Crédit photo Éric Béal

Ménage, repassage, garde d’enfants… Pour avoir des salariés et des clients satisfaits, le patron d’O2 Home Services porte une grande attention au recrutement, à la GRH, au respect du salarié. Et offre des avantages sociaux inédits dans le secteur.

Loin de la capitale, de ses loyers faramineux et de ses salaires élevés, Guillaume Richard a choisi d’installer le siège du réseau O2 Home Services dans de modestes locaux, au cœur d’une zone franche urbaine du Mans. À moins d’une heure de TGV de Paris. Une implantation un peu inattendue pour cette enseigne de services à la personne créée en 2000, que cet entrepreneur dans l’âme verrait bien révolutionner le secteur. Avec 125 agences proposant aux particuliers des prestations de ménage, de repassage, de garde d’enfants et éventuellement de jardinage et de petit bricolage, le développement d’O2 Home Services a de quoi impressionner. L’entreprise est passée de la trente-huitième place en 2006 à la septième en 2009, au palmarès des plus gros recruteurs en France. Entre Sodexo et Eiffage. Une progression spectaculaire pour une PME qui a réalisé 43,8 millions d’euros de chiffre d’affaires en 2009 et emploie 5 800 salariés, dont la grande majorité à temps partiel. Mais les ambitions du P-DG d’O2 Home Services ne s’arrêtent pas là. Pour l’année 2010, 4200 recrutements sont programmés. Et, d’ici à cinq ans, il envisage sérieusement d’être à la tête d’un réseau de 600 agences réparties sur l’ensemble du territoire français.

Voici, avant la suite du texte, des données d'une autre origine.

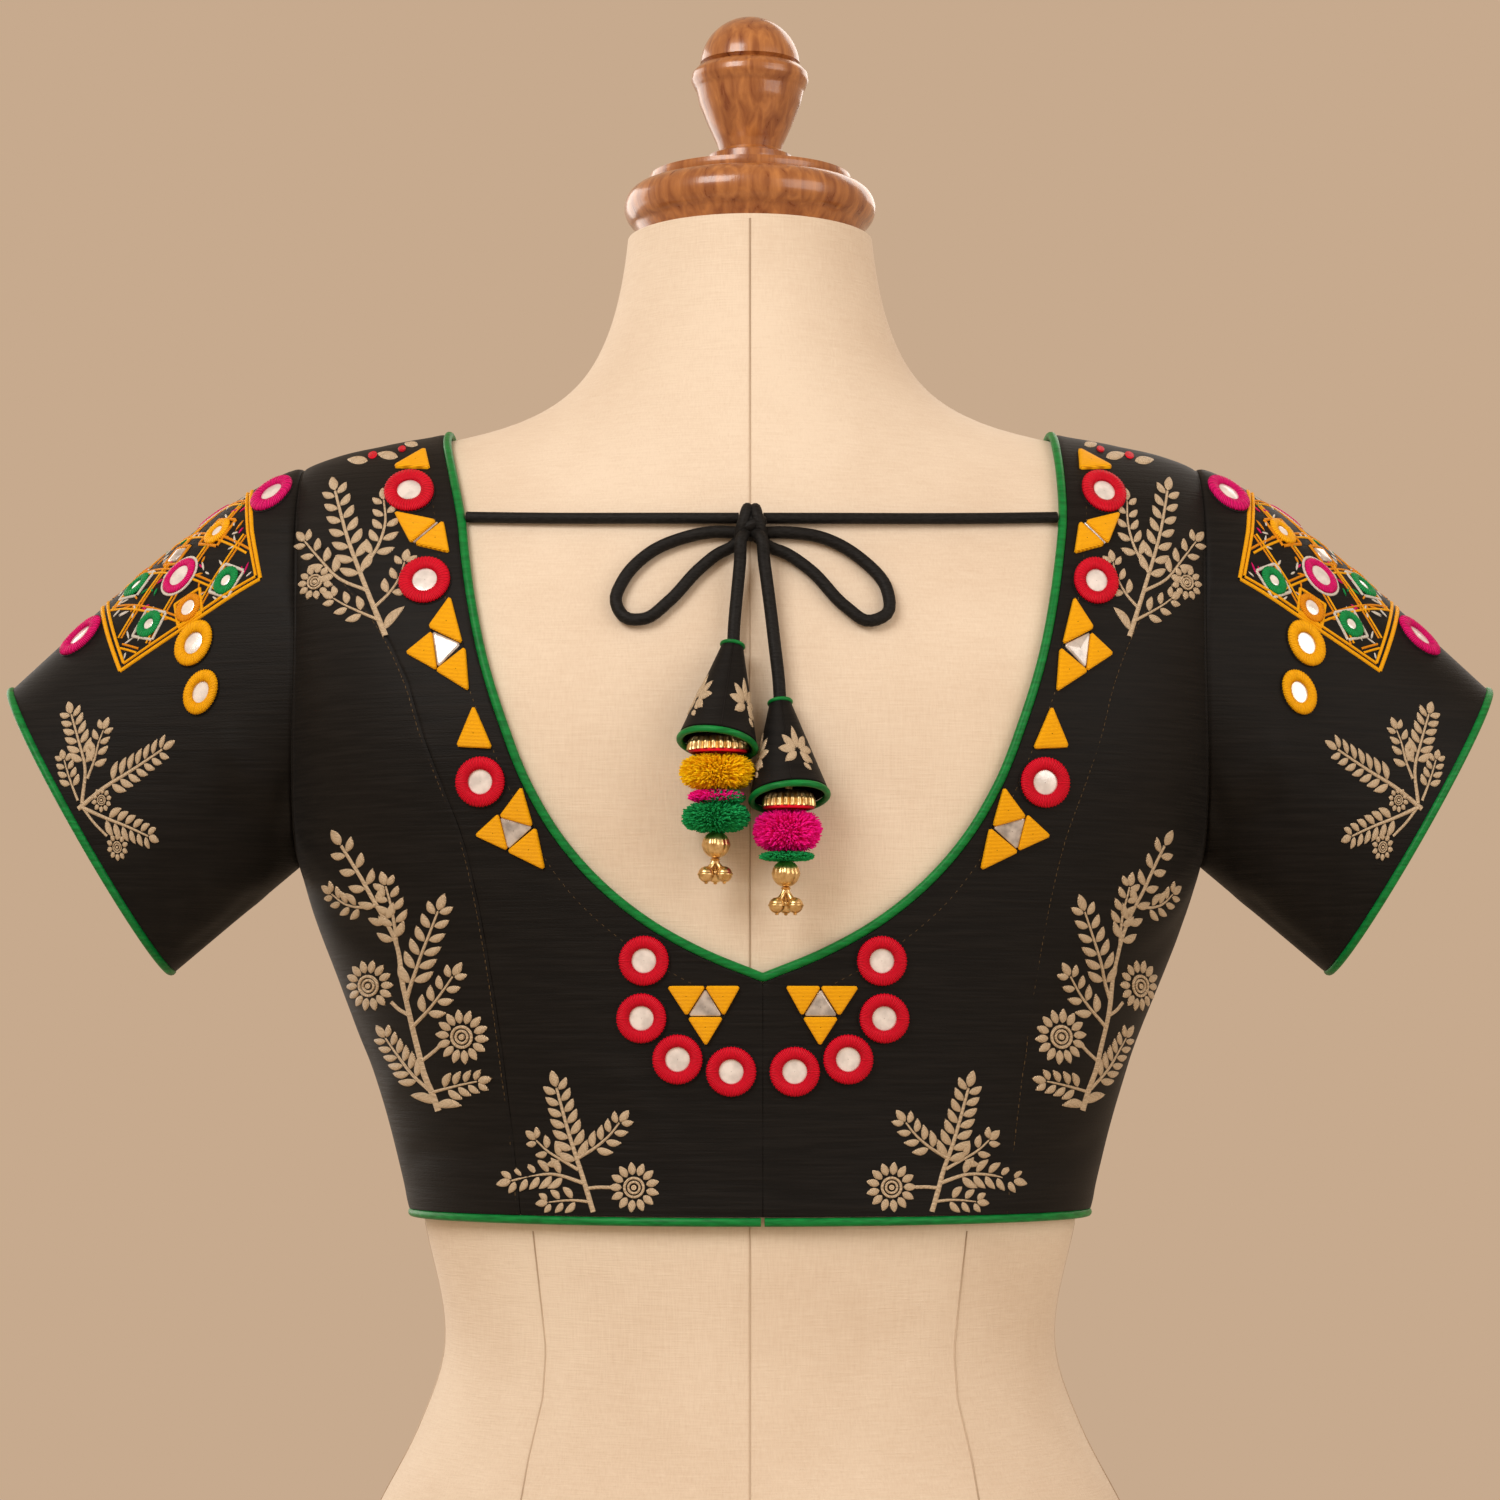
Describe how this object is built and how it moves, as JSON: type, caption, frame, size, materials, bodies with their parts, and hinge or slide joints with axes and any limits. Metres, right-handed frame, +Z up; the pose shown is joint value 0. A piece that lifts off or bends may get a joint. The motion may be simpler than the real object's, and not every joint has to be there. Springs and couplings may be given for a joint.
{
  "type": "silk blouse on a limbless dress form",
  "caption": "Short-sleeved saree blouse with a deep V back, bow tie cord with tassels and mirror applique, on a limbless dress form.",
  "frame": {"origin": "centre of the form's flat base", "axes": "+Z up, the blouse's back faces -Y, +X to the right seen from the back"},
  "size_m": [0.6042, 0.2669, 0.7249],
  "materials": {
    "black_silk": "dupion silk, soft sheen, with gold thread sprigs and mirror applique",
    "green_satin": "satin bias binding",
    "black_cord": "covered cord, matt",
    "cream_linen": "tightly stretched plain linen",
    "turned_wood": "turned and varnished",
    "gold_metal": "gilt, polished",
    "yellow_wool": "cut wool",
    "pink_wool": "cut wool",
    "green_wool": "cut wool"
  },
  "bodies": {
    "root": {"form_body": "cream_linen", "form_cap": "turned_wood", "form_finial": "turned_wood", "back_centre_left": "black_silk", "back_centre_right": "black_silk", "back_side_left": "black_silk", "back_side_right": "black_silk", "front": "black_silk", "sleeve_left": "black_silk", "sleeve_right": "black_silk", "piping_neck": "green_satin", "piping_hem": "green_satin", "piping_cuff_left": "green_satin", "piping_cuff_right": "green_satin", "tie_left": "black_cord", "tie_right": "black_cord", "loop_left": "black_cord", "loop_right": "black_cord", "end_left": "black_cord", "end_right": "black_cord", "knot": "black_cord", "latkan_left_cone": "black_silk", "latkan_left_rim": "green_satin", "latkan_left_cap": "gold_metal", "latkan_left_yellow": "yellow_wool", "latkan_left_tuft": "pink_wool", "latkan_left_green": "green_wool", "latkan_left_ball": "gold_metal", "latkan_left_bells": "gold_metal", "latkan_right_cone": "black_silk", "latkan_right_rim": "green_satin", "latkan_right_cap": "gold_metal", "latkan_right_pink": "pink_wool", "latkan_right_tuft": "green_wool", "latkan_right_ball": "gold_metal", "latkan_right_bells": "gold_metal"}
  },
  "joints": []
}
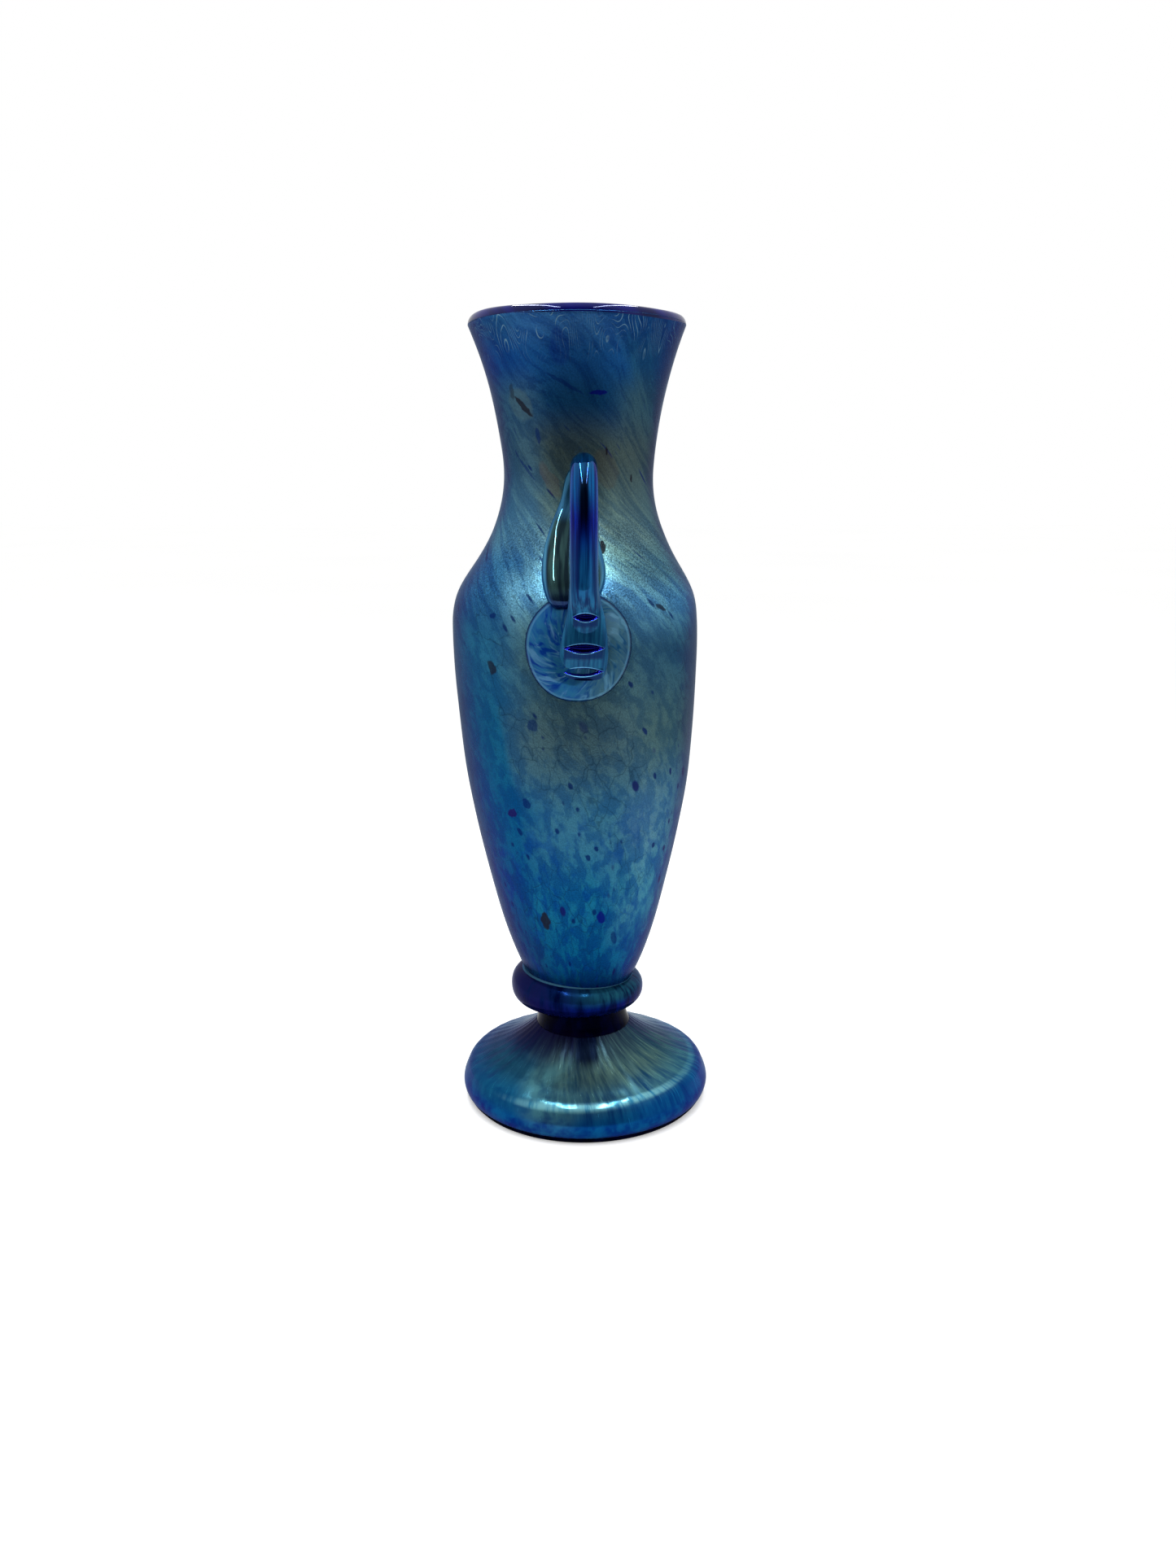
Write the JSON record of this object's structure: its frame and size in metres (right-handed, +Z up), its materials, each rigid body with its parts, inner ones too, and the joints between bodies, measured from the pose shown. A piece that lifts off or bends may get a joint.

1-S’appuyer sur des valeurs.

Chez O2, on ne plaisante pas avec le respect. Celui qui est dû aux salariés. L’enseigne distribue un petit « guide des droits et devoirs du client O2 » à chaque nouveau client. Un document en trois chapitres : respect du contrat, respect de l’hygiène et de la sécurité, respect de la personne. « Nous ne vendons pas de produit, mais de la prestation de services effectuée par nos salariés. La qualité de la prestation est primordiale pour garder nos clients, mais le respect du salarié est indispensable au maintien de cette qualité. C’est pourquoi nous ne tolérons pas d’attitude insultante, irrespectueuse ou intolérante à l’égard de notre personnel. Nous ne gardons pas un client qui n’en tient pas compte », explique Éric Schneider, directeur du réseau. Lequel s’empresse d’ajouter que les litiges sont rares. « Dans la plupart des cas, il s’agit d’un manque de communication facilement réglé par le responsable hiérarchique. » Les relations avec le client sont gérées par le chef d’agence ou l’assistante commerciale. Cette règle de base apporte un peu de sérénité aux aides-ménagères et permet à la hiérarchie de contrôler la satisfaction des clients et la qualité du travail fourni.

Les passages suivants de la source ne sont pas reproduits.